Si la dimension expressionniste-tourmentée est un peu forcée, on ne peut qu’être admiratif du talent qui se déploie tout au long de l’album. Musicalement, c’était quelque chose d’attendu, un déploiement de toute une culture marginalisée en appelant à la sensibilité.
Même si la formation n’arrive pas au niveau des groupes anglais, cet album est une prouesse marquante. Black metal, shoegaze, post-punk et new wave se côtoient et se mêlent même par moments. Résultat : les « mégapoles tentaculaires » et la destruction de nos sens sont au cœur des paroles.
« Après une courte réflexion
Qu’une seule chose en tête :
Se perdre dans le noir, le noir abyssal,
Là où simplement rien n’existe,
Juste le vide et le refuge du silence.»
(Troubles (éveils infâmes))
On comprend qu’il soit difficile de continuer un tel projet quand on voit la noirceur qui s’en dégage. Ces Sisters of mercy français tant attendus arrivaient de plus sans l’époque capable de porter le groupe.
Eux-mêmes ne cernaient pas ce qu’ils portaient ; ils furent incapables de voir l’horizon positif nécessaire, notamment la défense de la nature, des animaux, le besoin existentiel de révolution, ce qui est ou devrait être au coeur de l’identité romantique.

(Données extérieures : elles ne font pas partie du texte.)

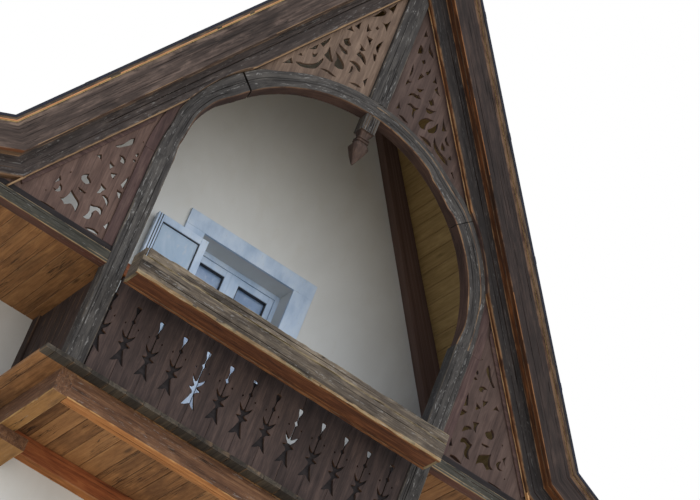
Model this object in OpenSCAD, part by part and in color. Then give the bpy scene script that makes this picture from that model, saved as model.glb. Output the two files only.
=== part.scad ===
// Gable end of a chalet with an arched timber screen and a balcony.
// Millimetres, +Z up, +Y into the house. The origin lies on the flat back face of the
// gable wall, in the middle of its lower edge. The front looks towards -Y.

/* [Gable wall] */
// Thickness of the plastered wall
wall_t = 300; // [200:10:500]
// Half width of the gable wall
wall_hw = 2700; // [2400:10:3200]
// Height of the balcony floor above the lower edge of the wall
floor_z = 870; // [700:10:1500]

/* [Roof] */
// Height of the roof apex above the balcony floor
gable_h = 5390; // [5100:10:5700]
// Steep roof pitch in degrees
pitch = 56.5; // [52:0.5:59]
// Pitch of the flared eaves in degrees
kick_pitch = 24.5; // [18:0.5:32]
// Distance of the bend in the roof from the middle
kink_x = 2640; // [2500:10:2900]
// Half span of the roof, to the eave tip
half_span = 3350; // [3250:10:3500]
// Roof overhang from the wall face to the verge
overhang = 1600; // [1400:10:1800]
// Thickness of the roof covering
cover_t = 20; // [15:1:40]
// Thickness of the roof boards
board_t = 30; // [20:1:45]
// Thickness of the metal at the verge and ridge
metal_t = 4; // [2:1:10]
// Distance the roof edge stands out beyond the barge board face
verge_out = 10; // [5:1:25]
// Width of the metal on top of the verge
verge_w = 180; // [120:10:250]
// Half width of the ridge cap
cap_w = 130; // [100:5:180]
// Thickness of the ridge cap
cap_t = 12; // [6:1:20]
// Width of the ridge purlin
purlin_w = 140; // [100:10:200]
// Height of the ridge purlin
purlin_h = 200; // [140:10:260]
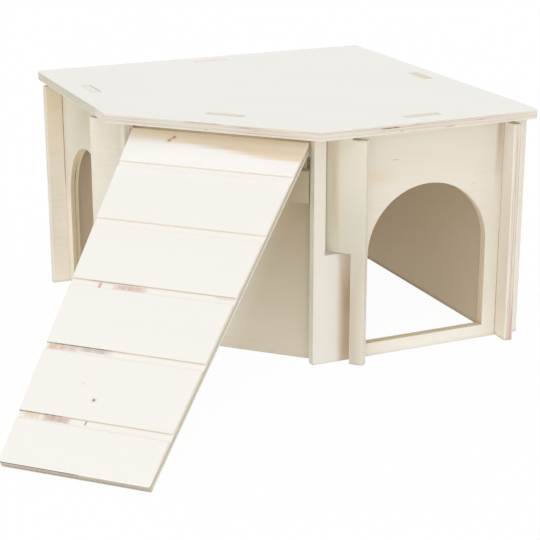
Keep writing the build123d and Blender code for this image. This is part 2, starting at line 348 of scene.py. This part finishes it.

Le groupe se séparera avant même la sortie de l’album. Neige continuera son groupe principal : Alceste et participera à Lantlôs. Fursy T. participera à un groupe nommé Les Discrets. Tous ces groupes sont dans la continuité d’Amesœurs. Mais aucun n’arrivera à reproduire quoi que ce soit du même niveau : trop esthétisant, trop aérien…
Quant à la chanteuse, son romantisme sombrera dans le nihilisme de l’extrême-droite. Tout cela est un véritable gâchis.